--- Start DATA EXCERPT ---

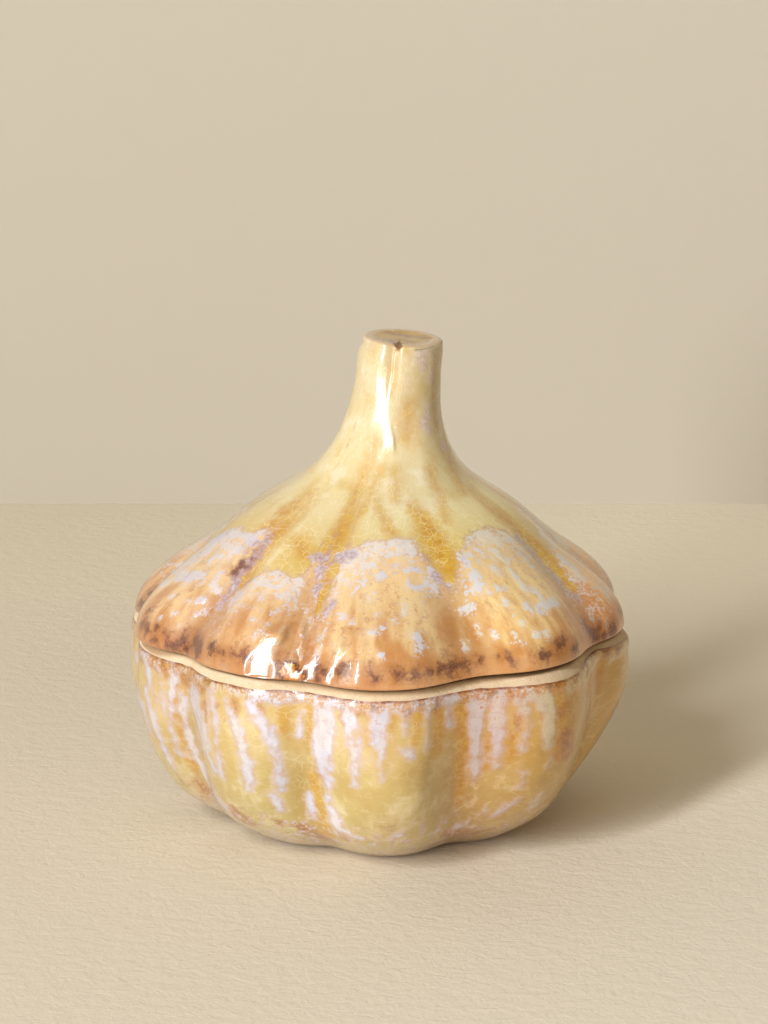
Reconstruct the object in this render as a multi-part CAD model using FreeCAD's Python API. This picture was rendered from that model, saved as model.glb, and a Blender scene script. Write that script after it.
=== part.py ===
import FreeCAD, Part
import math
import os

# Garlic keeper: a two-piece glazed stoneware jar in the shape of a garlic bulb. The lower half is a lobed bowl, the upper
# half is a lobed lid that draws up into a leaning stem, which is its grip. Millimetres, +Z up, the front lobe towards -Y,
# the origin on the surface it stands on, at the middle of its outline.

# ---------------------------------------------------------------- driving dimensions, mm and degrees
RIM_Z = 52.6            # height of the bowl's flat rim, where the lid sits
TOP_Z = 127.1           # height of the middle of the stem's flat top
SEAT_GAP = 0.1          # lid's seat above the rim
EDGE_LIFT = 0.4         # lid's lower edge above the rim, outside the seat
WALL = 4.6              # wall thickness of both castings
BEVEL_H = 1.9           # bare bevel round the outside of the rim, height
BEVEL_W = 1.5           # and width
LAND_IN = 5.6           # mouth's edge, inwards from the bowl's outer face
MOUTH_CHAMFER = 0.6
FOOT_IN_R = 27.0        # inner edge of the foot ring
RECESS_R = 25.4         # recess inside the foot ring
RECESS_H = 1.8
FLOOR_Z = 5.9           # inner floor
FLOOR_R = 34.5
SPIGOT_GAP = 1.2        # lid's locating lip to the mouth
SPIGOT_T = 4.2          # lip thickness
SPIGOT_DROP = 5.2       # lip below the rim
SEAT_CHAMFER = 1.2      # underside of the lid's edge
STEM_TOP_TILT = 0.07    # fall of the stem's top to the right, per mm
STEM_EDGE_R = 1.2       # rounding of the stem's top edge
HOLLOW_TOP = 11.0       # solid clay above the hollow in the stem
NOTCH_PHI = -10.0       # cleft in the front of the stem's top
NOTCH_DEPTH = 1.0
CENTRE_X = 0.205        # shift that puts the outline's middle on the origin
CENTRE_Y = 0.455
RING_N = 120            # points round each ring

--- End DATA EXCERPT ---

_SET TASK_
Give an exact copy of all the data shown above.

_COMPLETE RESPONSE_
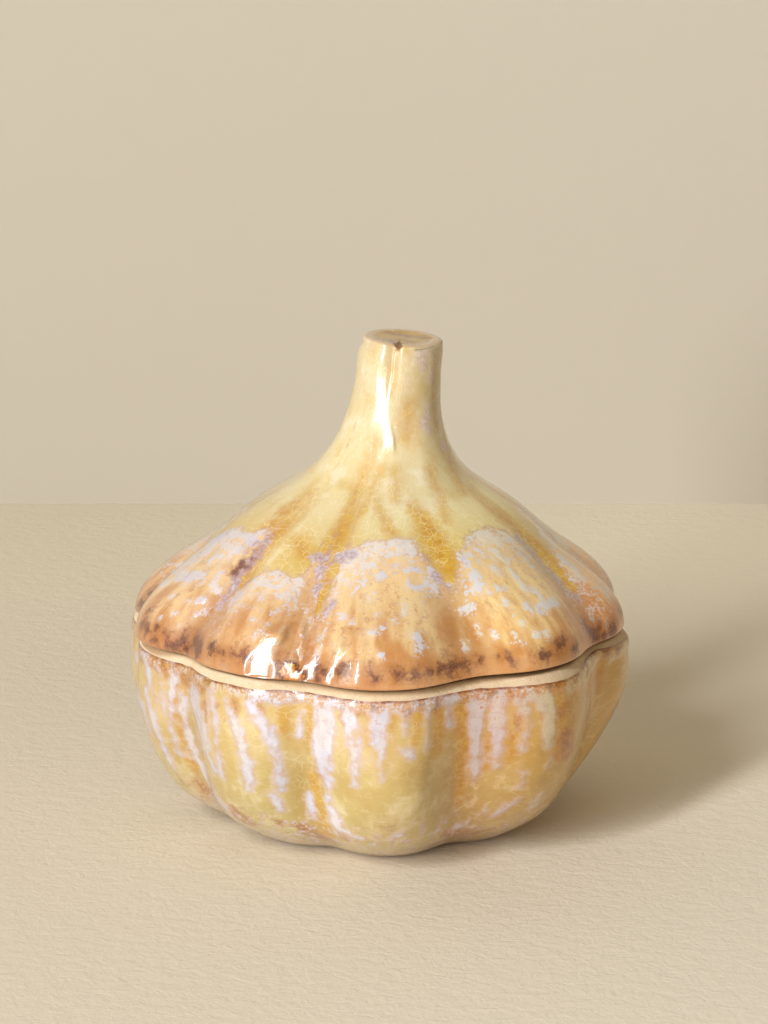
Reconstruct the object in this render as a multi-part CAD model using FreeCAD's Python API. This picture was rendered from that model, saved as model.glb, and a Blender scene script. Write that script after it.
=== part.py ===
import FreeCAD, Part
import math
import os

# Garlic keeper: a two-piece glazed stoneware jar in the shape of a garlic bulb. The lower half is a lobed bowl, the upper
# half is a lobed lid that draws up into a leaning stem, which is its grip. Millimetres, +Z up, the front lobe towards -Y,
# the origin on the surface it stands on, at the middle of its outline.

# ---------------------------------------------------------------- driving dimensions, mm and degrees
RIM_Z = 52.6            # height of the bowl's flat rim, where the lid sits
TOP_Z = 127.1           # height of the middle of the stem's flat top
SEAT_GAP = 0.1          # lid's seat above the rim
EDGE_LIFT = 0.4         # lid's lower edge above the rim, outside the seat
WALL = 4.6              # wall thickness of both castings
BEVEL_H = 1.9           # bare bevel round the outside of the rim, height
BEVEL_W = 1.5           # and width
LAND_IN = 5.6           # mouth's edge, inwards from the bowl's outer face
MOUTH_CHAMFER = 0.6
FOOT_IN_R = 27.0        # inner edge of the foot ring
RECESS_R = 25.4         # recess inside the foot ring
RECESS_H = 1.8
FLOOR_Z = 5.9           # inner floor
FLOOR_R = 34.5
SPIGOT_GAP = 1.2        # lid's locating lip to the mouth
SPIGOT_T = 4.2          # lip thickness
SPIGOT_DROP = 5.2       # lip below the rim
SEAT_CHAMFER = 1.2      # underside of the lid's edge
STEM_TOP_TILT = 0.07    # fall of the stem's top to the right, per mm
STEM_EDGE_R = 1.2       # rounding of the stem's top edge
HOLLOW_TOP = 11.0       # solid clay above the hollow in the stem
NOTCH_PHI = -10.0       # cleft in the front of the stem's top
NOTCH_DEPTH = 1.0
CENTRE_X = 0.205        # shift that puts the outline's middle on the origin
CENTRE_Y = 0.455
RING_N = 120            # points round each ring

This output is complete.